What is the percentage of kids with speech or language problems? (Question asked by Heather H, mom of a 3 year old boy)
Heather recently took her son to the pediatrician for a routine check up. Prior to the visit, Heather suspected that her son’s speech and language skills were behind his peer group. During the examination, she shared her concerns with the pediatrician.
The pediatrician listened intently and went through a top line screening. After the evaluation, the pediatrician shared the mother’s concerns and suggested that her son get evaluated by a speech language pathologist. Despite Heather’s previous suspicions, she did not expect that answer and was not prepared to ask questions. When Heather got in the car, a flood of questions came to her.
Heather first turned to her friends. She was surprised to learn that her son is not alone. Almost all of her friends knew at least one kid who had some speech issues. Some of her friends had their own kid’s who had to deal with issues.
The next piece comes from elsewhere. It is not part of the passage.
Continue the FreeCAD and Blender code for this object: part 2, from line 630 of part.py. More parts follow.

When Heather came to our office for an evaluation one of the questions she asked was, “What is the percentage of kids who have speech and or language problems?”
The answer is somewhere between 5% to 8% of kids have speech or language problems. There is a range because not all issues get diagnosed or documented.
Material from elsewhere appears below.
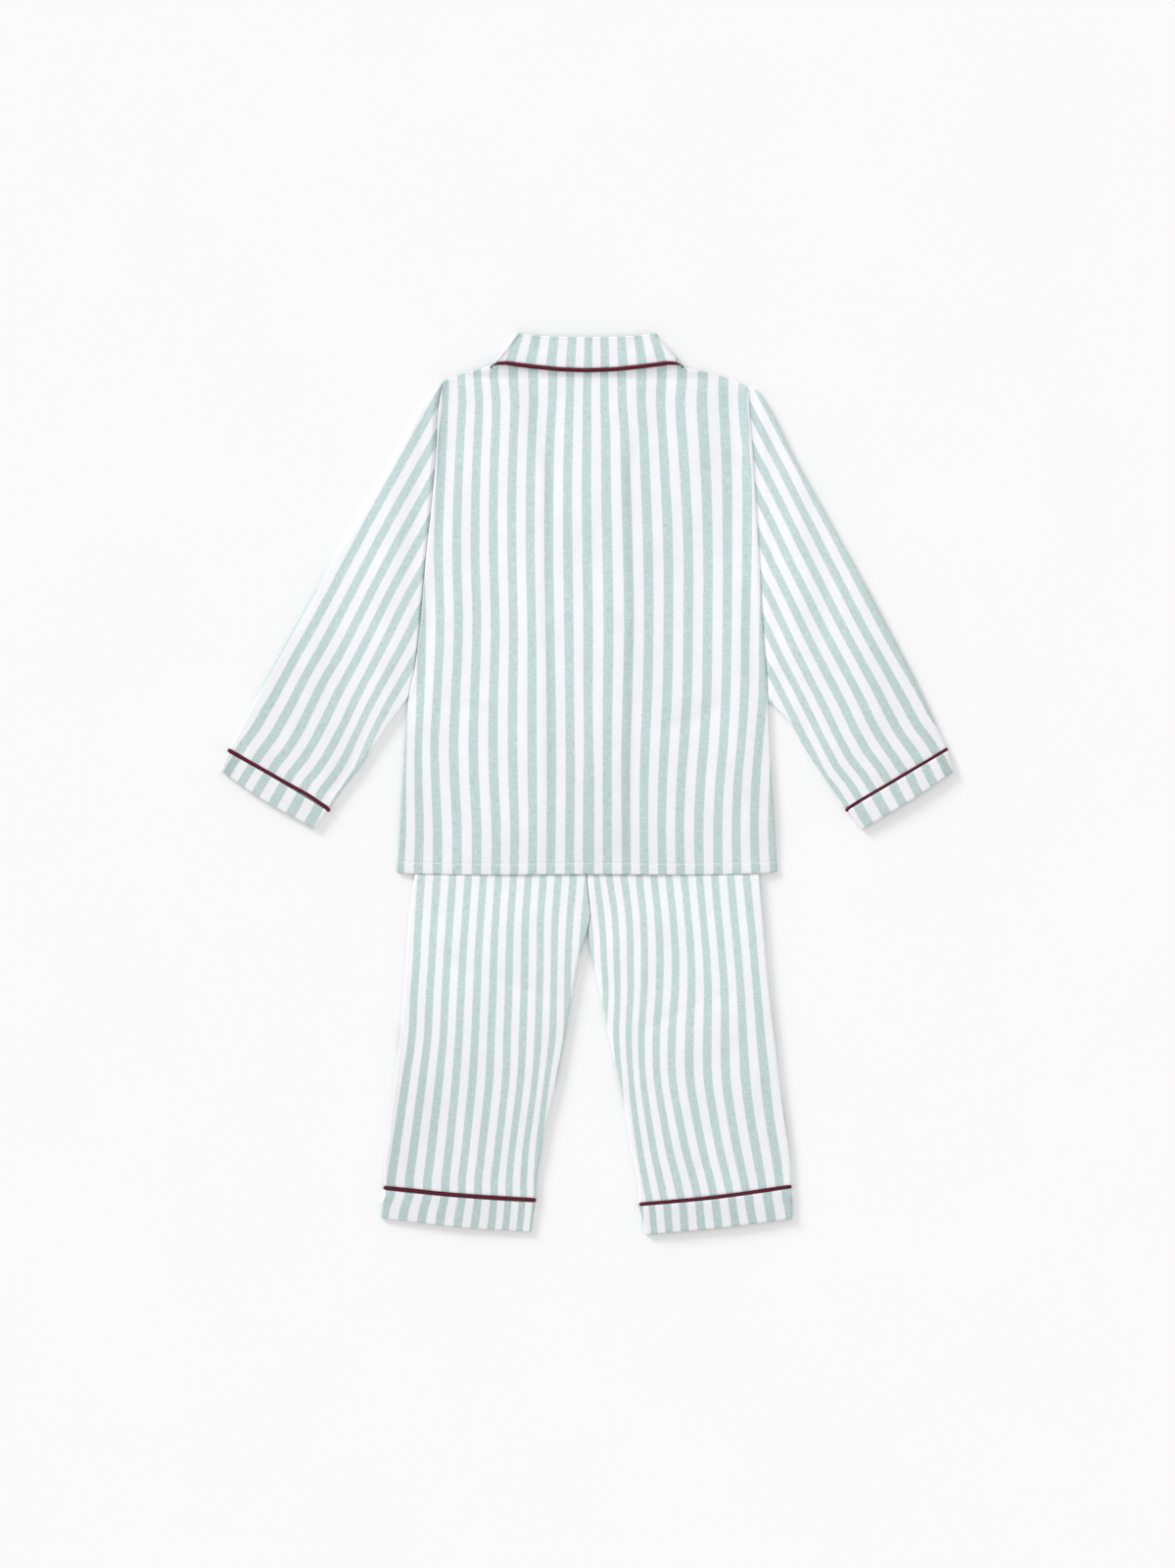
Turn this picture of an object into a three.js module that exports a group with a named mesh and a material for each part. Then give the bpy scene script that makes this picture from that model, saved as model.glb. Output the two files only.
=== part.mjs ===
// A child's woven pyjama set, laid flat with its back up: a collared jacket, face down over its trousers.
// Millimetres. +Z is up from the surface it lies on, +Y runs towards the collar and +X to the right.
import * as THREE from "three";

// Cloth, gaps and trims
const wall = 1;
const seamGap = 0.3;
const layer = wall + seamGap;
const foldRadius = (wall + layer) / 2;
const pipingWidth = 3.2;
const pipingHeight = 1.6;
const pipingOffset = pipingWidth / 2 + seamGap;
const pipingSides = 8;
// Small trims stay this far off the surface that the cloth rests on
const floorGap = 0.1;

// Trousers, under the jacket from the waist down
const waistTop = 105;
const waistbandDepth = 25;
const trouserLift = 2 * layer;
const trouserSideShare = 0.045;
const trouserLiftTop = 125;
const trouserLiftEnd = 165;

// Jacket front: its lap, its buttons and the collar points that it lies on
const lapShare = 0.035;
const lapEndShare = 0.1;
const lapTop = 306;
const lapTopEnd = 380;
const buttonRadius = 5.75;
const buttonHeight = 1.7;
const buttonLift = floorGap + buttonHeight + seamGap;
const buttonStripTop = 240;
const buttonStripEnd = 266;
const firstButtonY = 225;
const buttonSpacing = 88;
const buttonCount = 4;
const buttonMargin = 4;
const collarLift = pipingHeight + seamGap;
const collarZone = { halfWidth: 100, bottom: 245, ramp: 25 };
const frontNeckDrop = 105;
const frontNeckHalfWidth = 80;
// The share of the body's depth below which front and back have the same rows
const frontNeckShare = 0.25;

// Collar
const collarCentre = -1;
const collarTop = collarLift + 2 * layer + wall;
const collarFoldRadius = collarTop / 2;
const creaseRadius = (wall + layer) / 2;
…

We applaud Heather for asking the questions and the pediatrician for doing an evaluation and making an immediate referral. Many parents fail to see the signs or ask the right questions. They hope that their kid will outgrow the issue. And according to Pedstest.com, 70% of kids with development, behavioral and social-emotional issues get to school age before the issues are identified despite routine checkups with pediatricians. Furthermore, speech and language issues are not easy to identify, so many pediatricians use the “wait and see” approach.
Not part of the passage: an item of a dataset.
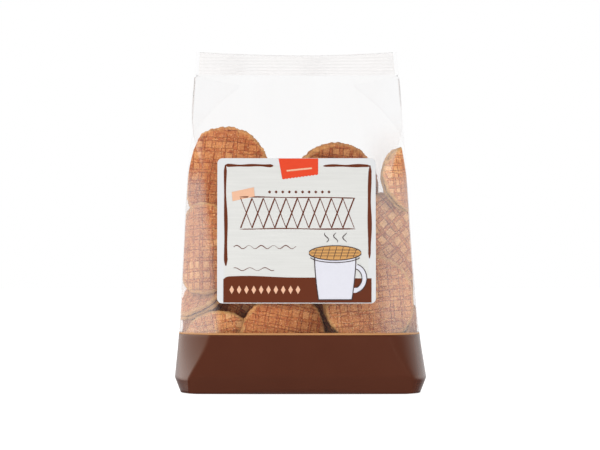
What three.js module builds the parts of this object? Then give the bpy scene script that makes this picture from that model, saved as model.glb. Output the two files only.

According to the statistics, the “wait and see” approach works 92% to 95% of the time. The issue is with the 5% to 8% who would benefit greatly from early intervention because the consequences of untreated speech or language problems can be significant. Speech and Language deficiencies can lead to long term behavioral challenges, reading difficulties, self esteem issues and academic problems.
If you have concerns, do what Heather did, ask your pediatrician. If your pediatrician takes a wait and see approach, call a certified speech and language pathologist and schedule an evaluation. In most cases, you do not need a doctor’s referral to see a speech and language specialist.